_STATED GOAL_. The data must be returned in full and exactly as given.
## start
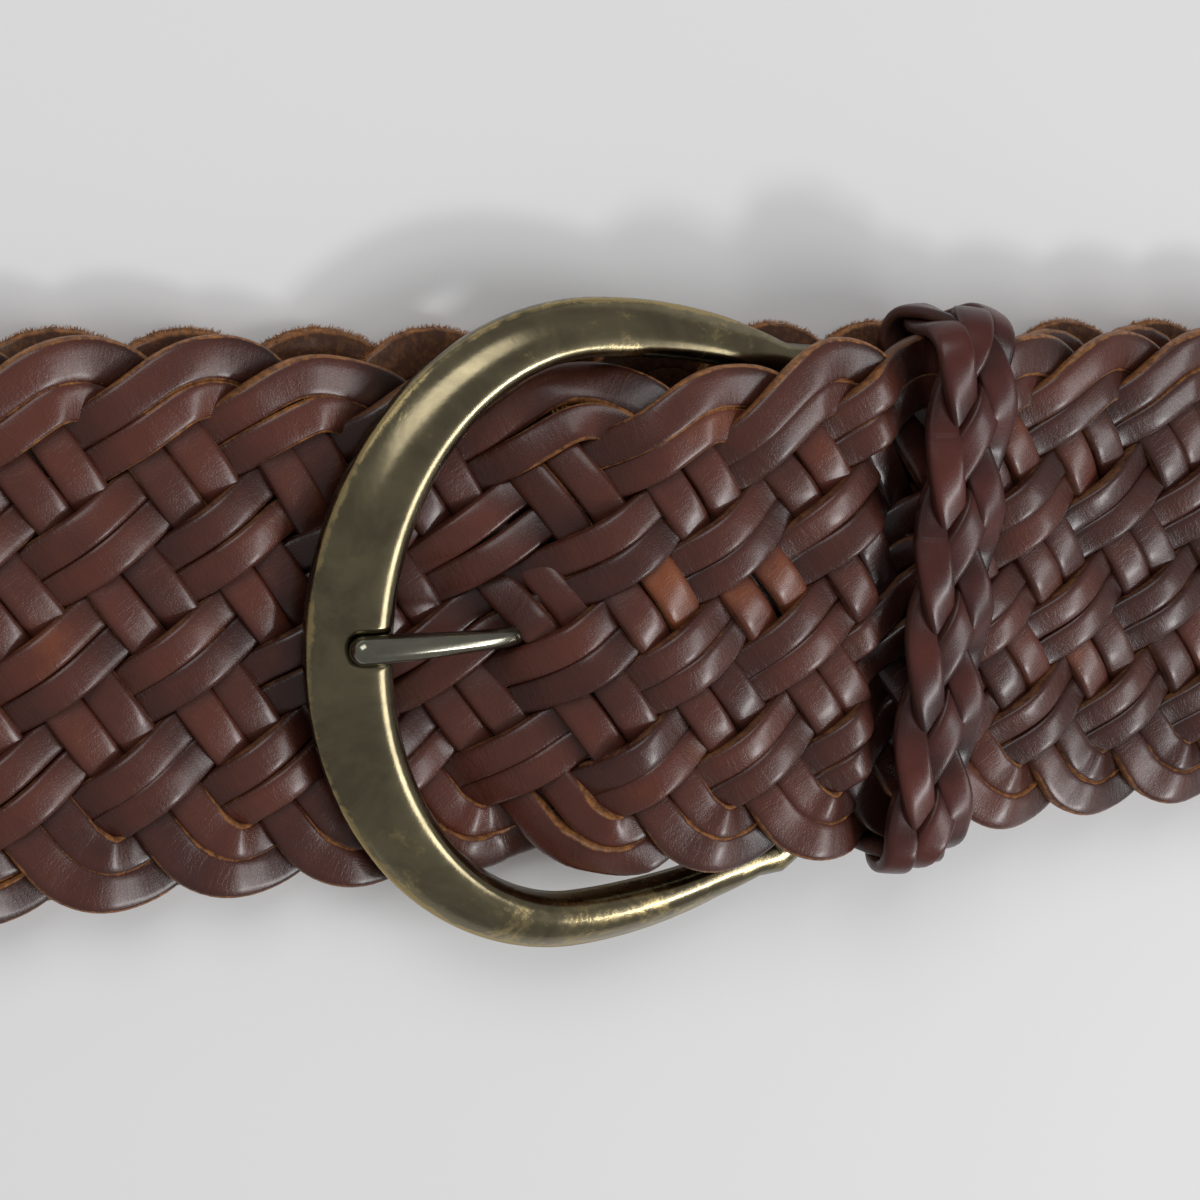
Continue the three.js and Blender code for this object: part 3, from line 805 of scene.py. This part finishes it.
def rimFuzz(lines, material):  # on the outer walls of the rear turns, and thinly on the front ones
    rng = np.random.default_rng(fuzz["seed"])
    places, outs = [], []
    for line in lines:
        points, v = line["points"], line["v"]
        rear = line["outer"] & (line["bare"] > 0.3) & (points[:, 2] < floorMid + 3)
        front = ~line["outer"] & (line["bare"] > 0.75) & (points[:, 2] > frontMid - 1)
        rim = (rear | front) & (v > 0) & (points[:, 0] > fuzz["from"]) & (points[:, 0] < fuzz["to"])
        forward = np.gradient(points, axis=0)
        forward /= np.linalg.norm(forward, axis=1, keepdims=True)
        out = np.cross(forward, line["normals"])
        out *= np.sign(out[:, 1] * (points[:, 1] - strap["centreY"]))[:, None]
        edge = points + out * (strap["laceWidth"] / 2 * line["scale"])[:, None]
        for i in np.flatnonzero(rim[:-1] & rim[1:]):
            gap = np.linalg.norm(edge[i + 1] - edge[i]) * (1 if rear[i] else 0.3)
            for t in rng.random(int(gap * fuzz["perMm"]) + 1):
                level = rng.uniform(-0.75, 0.75)
                away = line["normals"][i] * level * strap["laceThickness"] / 2
                places.append(mix(edge[i], edge[i + 1], t) + away)
                outs.append(out[i])
    mesh = bpy.data.meshes.new("rim points")
    mesh.from_pydata((np.array(places) * mm).tolist(), [], [])
    paint(mesh, "out", outs)
    sizes = {"Length": fuzz["length"] * mm, "Thickness": fuzz["thickness"] * mm, "Material": material}
    return grownPiece("rim_fibres", mesh, fuzzTree(), sizes)


def fibreMaterial():
    material, tree, shader = blankMaterial("loose leather fibres")
    make, link = nodeMaker(tree), tree.links.new
    place = make("ShaderNodeTexCoord")
    speck = make("ShaderNodeTexNoise", Scale=500.0, Detail=3.0)
    link(place.outputs["Object"], speck.inputs["Vector"])
    colour = make("ShaderNodeMix", data_type="RGBA")
    colour.inputs["A"].default_value = (0.16, 0.055, 0.016, 1)
    colour.inputs["B"].default_value = (0.50, 0.22, 0.06, 1)
    link(speck.outputs["Fac"], colour.inputs[0])
    link(colour.outputs["Result"], shader.inputs["Base Color"])
    shader.inputs["Roughness"].default_value = 0.9
    return material


fibres = rimFuzz(rearLines + frontLines, fibreMaterial())
finishPiece(fibres, "strap_leather")
print("rim fibres set")


def eyeLines():  # laces that fold round the bar side by side, with a slot for the prong
    radius = buckle["barRadius"] + eye["gap"] + eye["thickness"] / 2
    low, high = buckle["barZ"] - radius, buckle["barZ"] + radius
    endLow = strap["buckleEndMid"] - strap["thickness"] / 2 + eye["thickness"] / 2
    endHigh = strap["buckleEndMid"] + strap["thickness"] / 2 - eye["thickness"] / 2
    x = np.linspace(eye["end"], buckle["barX"], 16, endpoint=False)
    lower = np.stack([x, mix(low, endLow, ease(buckle["barX"] + 0.6, 43.4, x))], 1)
    a = -np.pi / 2 - np.pi * np.linspace(0, 1, 16)
    fold = np.stack([buckle["barX"] + radius * np.cos(a), buckle["barZ"] + radius * np.sin(a)], 1)
    x = x[::-1]
    upper = np.stack([x, mix(high, endHigh, ease(buckle["barX"], eye["end"] - 2, x))], 1)
    side = np.concatenate([lower, fold, upper])
    slope = np.gradient(side, axis=0)
    slope /= np.linalg.norm(slope, axis=1, keepdims=True)
    lines = []
    pitch = eye["width"] / eye["laces"]
    for i in range(eye["laces"]):
        y0 = (i + 0.5 - eye["laces"] / 2) * pitch
        y0 += math.copysign(eye["slot"] / 2 - 1.6, y0) * max(0, 1 - abs(y0) / (eye["width"] / 2))
        widen = ease(42, 56, side[:, 0])
        y = mix(eye["centreY"] + y0, strap["centreY"] + y0 * 1.3, widen)
        points = np.stack([side[:, 0], y, side[:, 1]], 1)
        normals = np.stack([slope[:, 1], np.zeros(len(side)), -slope[:, 0]], 1)
        flat = np.zeros(len(side))
        lines.append({"points": points, "normals": normals, "along": alongLine(points) + 40 * i,
                      "tone": flat + (0.35 + 0.1 * math.sin(5.0 * i)), "rise": flat + 0.5, "bare": flat,
                      "shade": flat, "scale": flat + 1})
    return lines


eyeLaces = sweptLaces("strap_eye_laces", eyeLines(), fineSection, strapLeather, sweepTree)
finishPiece(eyeLaces, "strap_leather", "strap")
print("eye folded round the bar")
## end
_EXPECTED ANSWER_.
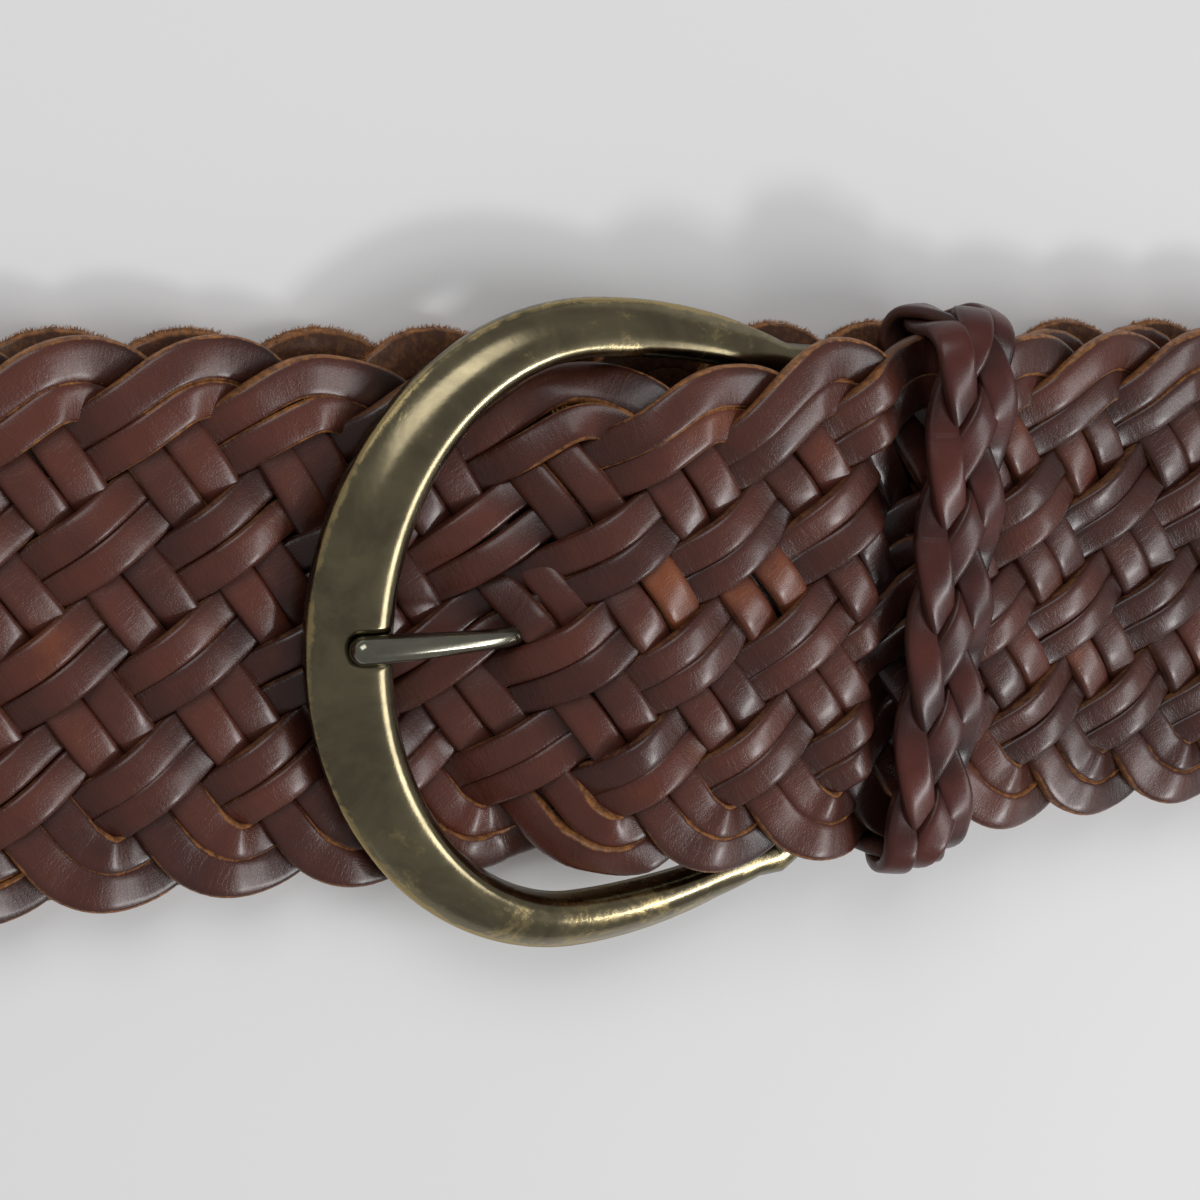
Continue the three.js and Blender code for this object: part 3, from line 805 of scene.py. This part finishes it.
def rimFuzz(lines, material):  # on the outer walls of the rear turns, and thinly on the front ones
    rng = np.random.default_rng(fuzz["seed"])
    places, outs = [], []
    for line in lines:
        points, v = line["points"], line["v"]
        rear = line["outer"] & (line["bare"] > 0.3) & (points[:, 2] < floorMid + 3)
        front = ~line["outer"] & (line["bare"] > 0.75) & (points[:, 2] > frontMid - 1)
        rim = (rear | front) & (v > 0) & (points[:, 0] > fuzz["from"]) & (points[:, 0] < fuzz["to"])
        forward = np.gradient(points, axis=0)
        forward /= np.linalg.norm(forward, axis=1, keepdims=True)
        out = np.cross(forward, line["normals"])
        out *= np.sign(out[:, 1] * (points[:, 1] - strap["centreY"]))[:, None]
        edge = points + out * (strap["laceWidth"] / 2 * line["scale"])[:, None]
        for i in np.flatnonzero(rim[:-1] & rim[1:]):
            gap = np.linalg.norm(edge[i + 1] - edge[i]) * (1 if rear[i] else 0.3)
            for t in rng.random(int(gap * fuzz["perMm"]) + 1):
                level = rng.uniform(-0.75, 0.75)
                away = line["normals"][i] * level * strap["laceThickness"] / 2
                places.append(mix(edge[i], edge[i + 1], t) + away)
                outs.append(out[i])
    mesh = bpy.data.meshes.new("rim points")
    mesh.from_pydata((np.array(places) * mm).tolist(), [], [])
    paint(mesh, "out", outs)
    sizes = {"Length": fuzz["length"] * mm, "Thickness": fuzz["thickness"] * mm, "Material": material}
    return grownPiece("rim_fibres", mesh, fuzzTree(), sizes)


def fibreMaterial():
    material, tree, shader = blankMaterial("loose leather fibres")
    make, link = nodeMaker(tree), tree.links.new
    place = make("ShaderNodeTexCoord")
    speck = make("ShaderNodeTexNoise", Scale=500.0, Detail=3.0)
    link(place.outputs["Object"], speck.inputs["Vector"])
    colour = make("ShaderNodeMix", data_type="RGBA")
    colour.inputs["A"].default_value = (0.16, 0.055, 0.016, 1)
    colour.inputs["B"].default_value = (0.50, 0.22, 0.06, 1)
    link(speck.outputs["Fac"], colour.inputs[0])
    link(colour.outputs["Result"], shader.inputs["Base Color"])
    shader.inputs["Roughness"].default_value = 0.9
    return material


fibres = rimFuzz(rearLines + frontLines, fibreMaterial())
finishPiece(fibres, "strap_leather")
print("rim fibres set")


def eyeLines():  # laces that fold round the bar side by side, with a slot for the prong
    radius = buckle["barRadius"] + eye["gap"] + eye["thickness"] / 2
    low, high = buckle["barZ"] - radius, buckle["barZ"] + radius
    endLow = strap["buckleEndMid"] - strap["thickness"] / 2 + eye["thickness"] / 2
    endHigh = strap["buckleEndMid"] + strap["thickness"] / 2 - eye["thickness"] / 2
    x = np.linspace(eye["end"], buckle["barX"], 16, endpoint=False)
    lower = np.stack([x, mix(low, endLow, ease(buckle["barX"] + 0.6, 43.4, x))], 1)
    a = -np.pi / 2 - np.pi * np.linspace(0, 1, 16)
    fold = np.stack([buckle["barX"] + radius * np.cos(a), buckle["barZ"] + radius * np.sin(a)], 1)
    x = x[::-1]
    upper = np.stack([x, mix(high, endHigh, ease(buckle["barX"], eye["end"] - 2, x))], 1)
    side = np.concatenate([lower, fold, upper])
    slope = np.gradient(side, axis=0)
    slope /= np.linalg.norm(slope, axis=1, keepdims=True)
    lines = []
    pitch = eye["width"] / eye["laces"]
    for i in range(eye["laces"]):
        y0 = (i + 0.5 - eye["laces"] / 2) * pitch
        y0 += math.copysign(eye["slot"] / 2 - 1.6, y0) * max(0, 1 - abs(y0) / (eye["width"] / 2))
        widen = ease(42, 56, side[:, 0])
        y = mix(eye["centreY"] + y0, strap["centreY"] + y0 * 1.3, widen)
        points = np.stack([side[:, 0], y, side[:, 1]], 1)
        normals = np.stack([slope[:, 1], np.zeros(len(side)), -slope[:, 0]], 1)
        flat = np.zeros(len(side))
        lines.append({"points": points, "normals": normals, "along": alongLine(points) + 40 * i,
                      "tone": flat + (0.35 + 0.1 * math.sin(5.0 * i)), "rise": flat + 0.5, "bare": flat,
                      "shade": flat, "scale": flat + 1})
    return lines


eyeLaces = sweptLaces("strap_eye_laces", eyeLines(), fineSection, strapLeather, sweepTree)
finishPiece(eyeLaces, "strap_leather", "strap")
print("eye folded round the bar")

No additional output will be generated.